3.5. Micro-Computed Tomography

This was performed on a Skyscan 1171 MCT (Skyscan, Kontich, Belgium) which was fitted to an 11 megapixel detector. The X-ray tube ran at 80 kV and 100 µA with an Al 0.5 mm filter removing low-energy X-rays. The sample scanning conditions were: rotation step = 0.25° over 360°; exposure time = 1765 ms per slice; random movement = 10; a resolution resulted of 4.00–4.47 µm per pixel. Each sinogram was reconstructed with the tomographic software N Recon Client and Server 1.6.9 with GPU support (Skyscan, Kontich, Belgium).
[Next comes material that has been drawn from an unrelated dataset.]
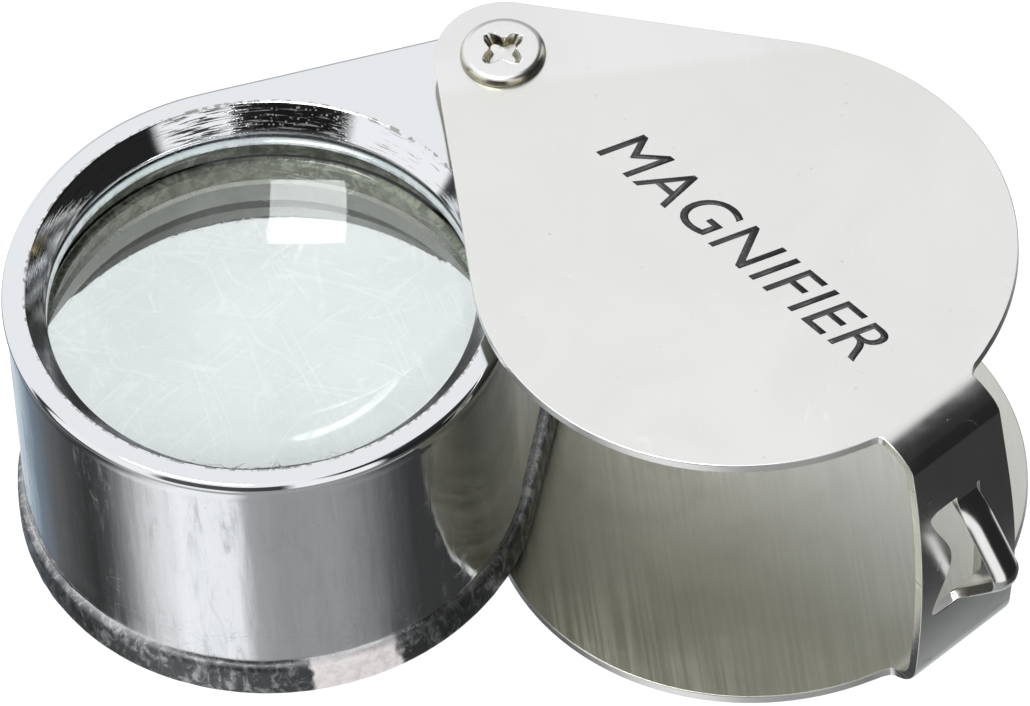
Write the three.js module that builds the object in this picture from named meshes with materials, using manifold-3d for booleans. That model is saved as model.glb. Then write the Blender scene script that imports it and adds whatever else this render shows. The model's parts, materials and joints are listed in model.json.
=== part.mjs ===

The channel/pore network was built based on the reconstructed two-dimensional tomography slices using a skeletonization algorithm with the software Amira 6.2 (FEI, Berlin, Germany) [23].

4. Conclusions

We draw the following conclusions:

• Sintered alumina membranes prepared by vacuum-induced surface directional freezing show effective tortuosities, τ* = (α/τ)⁻¹, of substantially greater than unity.
• The values of τ* increase at higher volume fraction of dispersed phase, at least up to φ_v = 0.128. Thus, τ* is inversely dependent on membrane porosity.
• The highest value of τ* averaged over three donor concentrations examined in this work achieved is 38.4 ± 31.6 (n = 10) showing that high effective tortuosities can be achieved in such aligned porous membranes. A potential application as a scaffolding for a surrogate membrane for human stratum corneum is, therefore, revealed.